(2) SERVICE PROVIDER is engaged in the business of warehousing and storage
activities of agricultural commodities and also undertakes Cold storage/dry storage
activities for its clients.
(3) Client is desirous of appointing SERVICE PROVIDER for storing Client’s Products
at its facility and to provide Services to Client on a non-exclusive basis, for storing
its goods and for providing Services on the terms set forth herein.
NOW THEREFORE, THE PARTIES HERETO AGREES AS FOLLOWS:
1. DEFINITIONS
In this Agreement, unless the context otherwise requires, the following
expressions shall have following meaning:
1.1 “Agreement” shall mean this Agreement including all its Annexures, as the same
may be supplemented, amended, restated or replaced from time to time in
accordance with the provisions hereof.
1.2 “Affiliate” shall mean with respect to any entity, any other entity that, directly or
indirectly: (a) owns or controls the first entity; (b) is owned or controlled by the
first entity; or (c) is under common ownership or control with the first entity, where
“control” as applied to any entity means (i) direct or indirect ownership of more
than fifty percent (50%) of the equity interests or rights to distributions on account
of equity of the relevant entity; or (ii) direct or indirect power to direct the
management or policies of such entity, whether through the ownership of voting
securities, by contract, or otherwise; or (iii) the power to appoint over half the
members of the Board of Directors or similar governing body of such entity,
through contractual arrangement or otherwise.

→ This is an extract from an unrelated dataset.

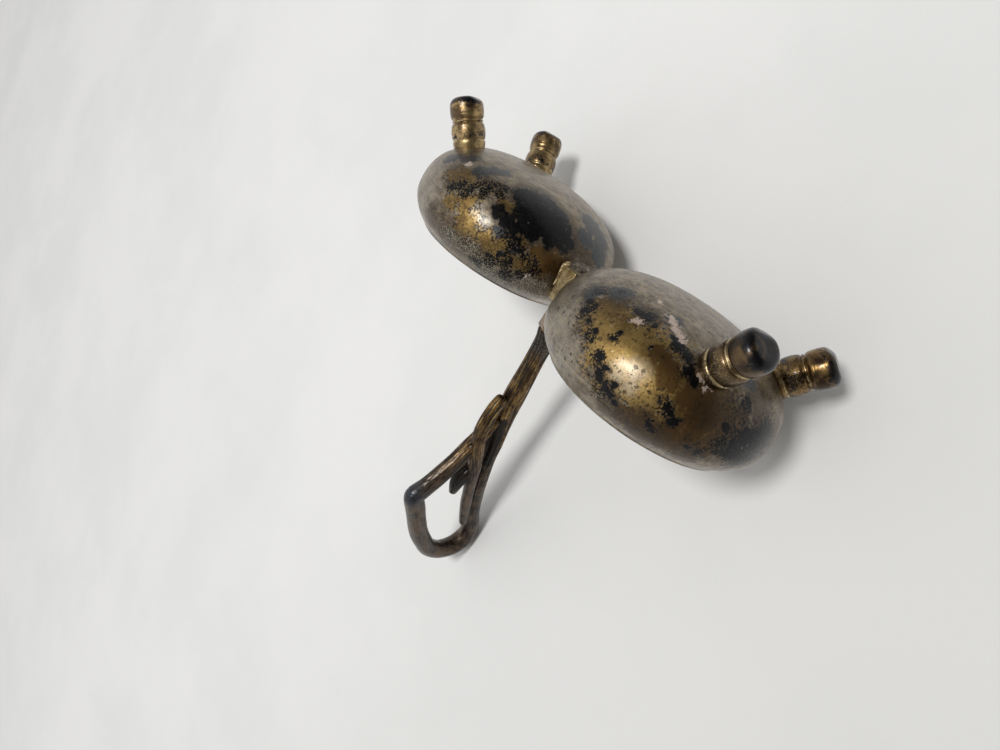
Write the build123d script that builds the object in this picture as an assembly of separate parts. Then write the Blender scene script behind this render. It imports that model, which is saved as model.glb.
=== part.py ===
from build123d import *
import math
import os

os.makedirs("parts", exist_ok=True)

# Row frame: Z up, X along the line through both bowls, origin on the table under the middle.
# All sizes in millimetres.

# Bowls: squat round shells, widest at the equator, with an incurved mouth.
EQUATOR_Z = 21.8
BOWL_CENTRE_X = 27.5
BOWL_RADIUS = 25.8
BOWL_DEPTH = 15.4
BOWL_EXPONENT = 2.5
SHOULDER_HEIGHT = 12.7
RIM_HEIGHT = 7.1
WALL = 1.0
PROFILE_STEPS = 10

# Feet: turned pegs with two barrels, splayed outwards.
FOOT_OFFSET_X = 15.2
FOOT_OFFSET_Y = 11.9
FOOT_BASE_DROP = 10.9
FOOT_LEAN = (0.67, 0.32, -1.0)
FOOT_BURY = 4.0
FOOT_LENGTH = 12.0
FOOT_NECK_RADIUS = 3.3
FOOT_RING_RADIUS = 3.75
FOOT_BARREL_RADIUS = 4.1
FOOT_WAIST_RADIUS = 3.4
FOOT_END_RADIUS = 2.5

# Bridge: a brass block in the gap between the bowls, with a thinner tab above for the handle.
BRIDGE_THICKNESS = 4.0
BRIDGE_WIDTH = 14.4
BRIDGE_BOTTOM = -5.4
BRIDGE_SHOULDER = 3.0
BRIDGE_CORNER = 0.6
TAB_THICKNESS = 2.2
TAB_WIDTH = 11.8
TAB_TOP = 9.8

# Handle: strands of a cast twig in the plane x = 0.
# Each station is (y, height above the equator, half width in x, half width in the plane).
STEM_AND_LOOP = (
    (1.8, 9.4, 2.0, 3.9),
    (1.4, 13.0, 2.1, 2.4),
    (1.0, 18.0, 2.1, 2.3),
    (0.4, 25.0, 2.2, 2.9),
    (-0.6, 32.0, 2.2, 3.0),
    (-2.2, 38.5, 2.1, 2.5),
    (-3.8, 45.0, 2.0, 2.1),
    (-5.3, 51.0, 2.0, 2.0),
    (-7.0, 56.5, 2.0, 2.0),
    (-9.0, 62.0, 2.0, 2.0),
    (-11.6, 68.0, 2.1, 2.1),
    (-14.8, 74.0, 2.3, 2.3),
    (-16.1, 79.0, 2.5, 2.7),
    (-13.6, 82.6, 2.5, 2.7),
    (-9.0, 83.6, 2.5, 2.5),
    (-4.4, 82.2, 2.4, 2.5),
    (-0.6, 79.0, 2.4, 2.4),
    (2.6, 75.6, 2.4, 2.4),
    (5.6, 71.5, 2.4, 2.4),
    (8.6, 67.0, 2.5, 2.5),
    (11.0, 63.2, 2.6, 2.7),
)
ELBOW = (11.3, 62.0)
ELBOW_RADIUS = 2.95
ELBOW_BRANCH = (
    (11.2, 62.2, 2.6, 2.7),
    (9.6, 58.9, 2.3, 2.4),
    (7.6, 55.2, 2.2, 2.3),
    (5.5, 50.8, 2.1, 2.1),
    (3.7, 46.0, 2.0, 2.0),
    (2.2, 41.0, 1.9, 1.9),
    (1.0, 36.0, 1.6, 1.6),
)
# Each station of a side strand is (x, y, height above the equator, radius).
CROSSING_STRAND = (
    (0.6, 5.0, 30.2, 1.3),
    (1.0, 5.5, 34.0, 1.5),
    (1.3, 5.6, 38.0, 1.7),
    (1.5, 4.4, 42.0, 1.7),
    (1.6, 2.3, 46.2, 1.7),
    (1.6, 0.0, 50.8, 1.7),
    (1.4, -2.5, 56.2, 1.6),
    (1.1, -5.3, 62.0, 1.5),
    (0.8, -8.4, 68.0, 1.4),
    (0.4, -11.4, 73.0, 1.2),
)
BACK_STRAND = (
    (-0.9, 0.5, 35.0, 1.3),
    (-1.0, -0.6, 41.0, 1.5),
    (-1.0, -1.8, 46.0, 1.6),
    (-0.9, -3.2, 51.0, 1.5),
)
THORN = (
    (0.6, -1.2, 50.5, 1.5),
    (0.5, 0.6, 54.0, 1.9),
    (0.4, 0.9, 57.5, 1.7),
    (0.4, 0.0, 61.4, 0.8),
)


def superellipse_arc(radius, depth):
    """Points from the bottom pole up to the equator, in (radius, height)."""
    points = []
    for step in range(PROFILE_STEPS + 1):
        angle = math.pi / 2 * step / PROFILE_STEPS
        power = 2 / BOWL_EXPONENT
        points.append((radius * math.sin(angle) ** power, -depth * max(math.cos(angle), 0) ** power))
    return points


def shoulder_arc(radius, height, steps):
    """Points above the equator up to the rim, in (radius, height)."""
    last = math.asin(RIM_HEIGHT / height)
    points = []
    for step in range(1, steps + 1):
        angle = last * step / steps
        points.append((radius * math.cos(angle), height * math.sin(angle)))
    return points


def bowl_curve(inset):
    """The bowl's side as one spline on the XZ plane, moved inwards by inset."""
    radius = BOWL_RADIUS - inset
    lower = superellipse_arc(radius, BOWL_DEPTH - inset)
    upper = shoulder_arc(radius, SHOULDER_HEIGHT - inset, 5)
    points = [Vector(r, 0, z) for r, z in lower + upper]
    leave = (points[-1] - points[-2]).normalized()
    return Spline(*points, tangents=[(1, 0, 0), leave])


def bowl_envelope(side):
    """The bowl's outer shape without its hollow, used to trim what is soldered to it."""
    outside = bowl_curve(0)
    top = outside @ 1
    lid = Line(top, (0, 0, top.Z))
    axis = Line((0, 0, top.Z), outside @ 0)
    face = make_face([outside, lid, axis])
    return Pos(side * BOWL_CENTRE_X, 0, EQUATOR_Z) * revolve(face, Axis.Z, 360)


def bowl(side):
    """One spun shell with a rounded lip."""
    outside = bowl_curve(0)
    inside = bowl_curve(WALL)
    lip_top = (outside @ 1 + inside @ 1) / 2 + Vector(0, 0, WALL / 2)
    lip = ThreePointArc(outside @ 1, lip_top, inside @ 1)
    axis = Line(outside @ 0, inside @ 0)
    face = make_face([outside, lip, inside, axis])
    return Pos(side * BOWL_CENTRE_X, 0, EQUATOR_Z) * revolve(face, Axis.Z, 360)


def foot_profile():
    """Half section of a peg: radius along X, distance from the bowl along Z."""
    neck = Polyline((0, 0, -FOOT_BURY), (FOOT_NECK_RADIUS, 0, -FOOT_BURY), (FOOT_NECK_RADIUS, 0, 0.7))
    ring = ThreePointArc((FOOT_NECK_RADIUS, 0, 0.7), (FOOT_RING_RADIUS, 0, 1.3), (3.55, 0, 2.1))
    lower = ThreePointArc((3.55, 0, 2.1), (FOOT_BARREL_RADIUS, 0, 4.1), (FOOT_WAIST_RADIUS, 0, 6.1))
    bead = ThreePointArc((FOOT_WAIST_RADIUS, 0, 6.1), (3.65, 0, 6.45), (FOOT_WAIST_RADIUS, 0, 6.8))
    upper = ThreePointArc((FOOT_WAIST_RADIUS, 0, 6.8), (FOOT_BARREL_RADIUS, 0, 8.9), (3.6, 0, 11.0))
    end = ThreePointArc((3.6, 0, 11.0), (3.25, 0, 11.7), (FOOT_END_RADIUS, 0, FOOT_LENGTH))
    close = Polyline((FOOT_END_RADIUS, 0, FOOT_LENGTH), (0, 0, FOOT_LENGTH), (0, 0, -FOOT_BURY))
    return make_face([neck, ring, lower, bead, upper, end, close])


def foot(side_x, side_y):
    """One splayed peg, trimmed to the bowl above and to the table below."""
    origin = (
        side_x * (BOWL_CENTRE_X + FOOT_OFFSET_X),
        side_y * FOOT_OFFSET_Y,
        EQUATOR_Z - FOOT_BASE_DROP,
    )
    lean = (side_x * FOOT_LEAN[0], side_y * FOOT_LEAN[1], FOOT_LEAN[2])
    peg = Plane(origin=origin, z_dir=lean) * revolve(foot_profile(), Axis.Z, 360)
    table = Pos(origin[0], origin[1], -5) * Box(60, 60, 10)
    return peg - bowl_envelope(side_x) - table


def upright_plate(thickness, width, bottom, top):
    """A plate on the plane x = 0 with its corners rounded."""
    middle = EQUATOR_Z + (top + bottom) / 2
    plate = Pos(0, 0, middle) * Box(thickness, width, top - bottom)
    return fillet(plate.edges().filter_by(Axis.X), BRIDGE_CORNER)


def centre_bridge():
    """The brass block between the bowls, with the tab that carries the handle."""
    block = upright_plate(BRIDGE_THICKNESS, BRIDGE_WIDTH, BRIDGE_BOTTOM, BRIDGE_SHOULDER)
    tab = upright_plate(TAB_THICKNESS, TAB_WIDTH, BRIDGE_BOTTOM + 2, TAB_TOP)
    return block + tab - bowl_envelope(-1) - bowl_envelope(1)


def strand(stations):
    """A rod lofted through elliptical stations (x, y, z, half width in x, half width across)."""
    count = len(stations)
    centres = [Vector(x, y, EQUATOR_Z + z) for x, y, z, _, _ in stations]
    sections = []
    for index, (_, _, _, wide, across) in enumerate(stations):
        before = centres[max(index - 1, 0)]
        after = centres[min(index + 1, count - 1)]
        plane = Plane(origin=centres[index], x_dir=(1, 0, 0), z_dir=after - before)
        sections.append(plane * Ellipse(wide, across))
    return loft(sections)


def round_strand(stations):
    """A rod of round section through (x, y, z, radius)."""
    return strand([(x, y, z, r, r) for x, y, z, r in stations])


def flat_strand(stations):
    """A rod whose centre stays in the plane x = 0."""
    return strand([(0, y, z, wide, across) for y, z, wide, across in stations])


def handle():
    """The twig handle as one casting, standing on the bridge's tab."""
    elbow = Pos(0, ELBOW[0], EQUATOR_Z + ELBOW[1]) * Sphere(ELBOW_RADIUS)
    casting = flat_strand(STEM_AND_LOOP) + flat_strand(ELBOW_BRANCH) + elbow
    for side_strand in (CROSSING_STRAND, BACK_STRAND, THORN):
        casting = casting + round_strand(side_strand)
    below_tab = Pos(0, 0, EQUATOR_Z + TAB_TOP - 5) * Box(40, 40, 10)
    return casting - below_tab


def export_node(name, shape):
    """Write one named piece."""
    export_step(shape, f"parts/{name}.step")


for side, label in ((-1, "left"), (1, "right")):
    export_node(f"bowl_{label}", bowl(side))
    export_node(f"foot_front_{label}", foot(side, -1))
    export_node(f"foot_back_{label}", foot(side, 1))

export_node("centre_bridge", centre_bridge())
export_node("handle", handle())
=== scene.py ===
import math

import bpy
import numpy as np
from mathutils import Matrix, Vector, noise


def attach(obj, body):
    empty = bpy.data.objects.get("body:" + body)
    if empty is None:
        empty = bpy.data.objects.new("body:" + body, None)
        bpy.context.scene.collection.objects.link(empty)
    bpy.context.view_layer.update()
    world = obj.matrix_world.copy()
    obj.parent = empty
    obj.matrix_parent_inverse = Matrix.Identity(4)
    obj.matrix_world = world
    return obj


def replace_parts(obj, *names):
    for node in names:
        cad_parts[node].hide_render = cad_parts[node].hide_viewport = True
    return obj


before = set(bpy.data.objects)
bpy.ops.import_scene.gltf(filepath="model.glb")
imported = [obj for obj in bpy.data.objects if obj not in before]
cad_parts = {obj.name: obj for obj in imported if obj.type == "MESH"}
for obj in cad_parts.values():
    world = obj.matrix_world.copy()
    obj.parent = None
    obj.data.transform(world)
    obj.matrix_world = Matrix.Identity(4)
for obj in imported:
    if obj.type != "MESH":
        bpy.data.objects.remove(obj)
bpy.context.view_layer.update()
scene = bpy.context.scene

MM = 0.001

# Sizes in millimetres, the same as the CAD part's.
EQUATOR_Z = 21.8
BOWL_CENTRE_X = 27.5
BOWL_RADIUS = 25.8
BOWL_DEPTH = 15.4
BOWL_EXPONENT = 2.5
SHOULDER_HEIGHT = 12.7
RIM_HEIGHT = 7.1
WALL = 1.0
FOOT_OFFSET_X = 15.2
FOOT_OFFSET_Y = 11.9
FOOT_BASE_DROP = 10.9
FOOT_LEAN = (0.67, 0.32, -1.0)
HANDLE_TOP_Z = 108.0


# -------- meshes


def new_object(name, vertices, faces, material, location=(0, 0, 0), attributes=None):
    """A smooth-shaded object from vertices in millimetres, with numbers or vectors kept on its points."""
    mesh = bpy.data.meshes.new(name)
    mesh.from_pydata((np.asarray(vertices) * MM).tolist(), [], faces)
    mesh.polygons.foreach_set("use_smooth", [True] * len(mesh.polygons))
    for label, values in (attributes or {}).items():
        kind, field = ("FLOAT", "value") if values.ndim == 1 else ("FLOAT_VECTOR", "vector")
        layer = mesh.attributes.new(label, kind, "POINT")
        layer.data.foreach_set(field, values.astype(np.float32).reshape(-1))
    mesh.update()
    mesh.materials.append(material)
    made = bpy.data.objects.new(name, mesh)
    made.location = Vector(location) * MM
    scene.collection.objects.link(made)
    bpy.context.view_layer.update()
    return made


def ring_faces(ring_count, around):
    """Quads that join each closed ring of vertices to the next."""
    faces = []
    for ring in range(ring_count - 1):
        low = ring * around
        high = low + around
        for step in range(around):
            after = (step + 1) % around
            faces.append((low + step, low + after, high + after, high + step))
    return faces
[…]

1.3 “Applicable Laws” shall mean any and all national, central, state, municipal and /
or local legislations, bye-laws, rules, regulations, orders and notifications having
the force of law, of the central and/or state governments, municipal corporation,
municipality, local body or public authority, order, writ, injunction or decree of any
court or Governmental authority, and/or statutory authority having the force of
law as may be issued and as may be in force from time to time.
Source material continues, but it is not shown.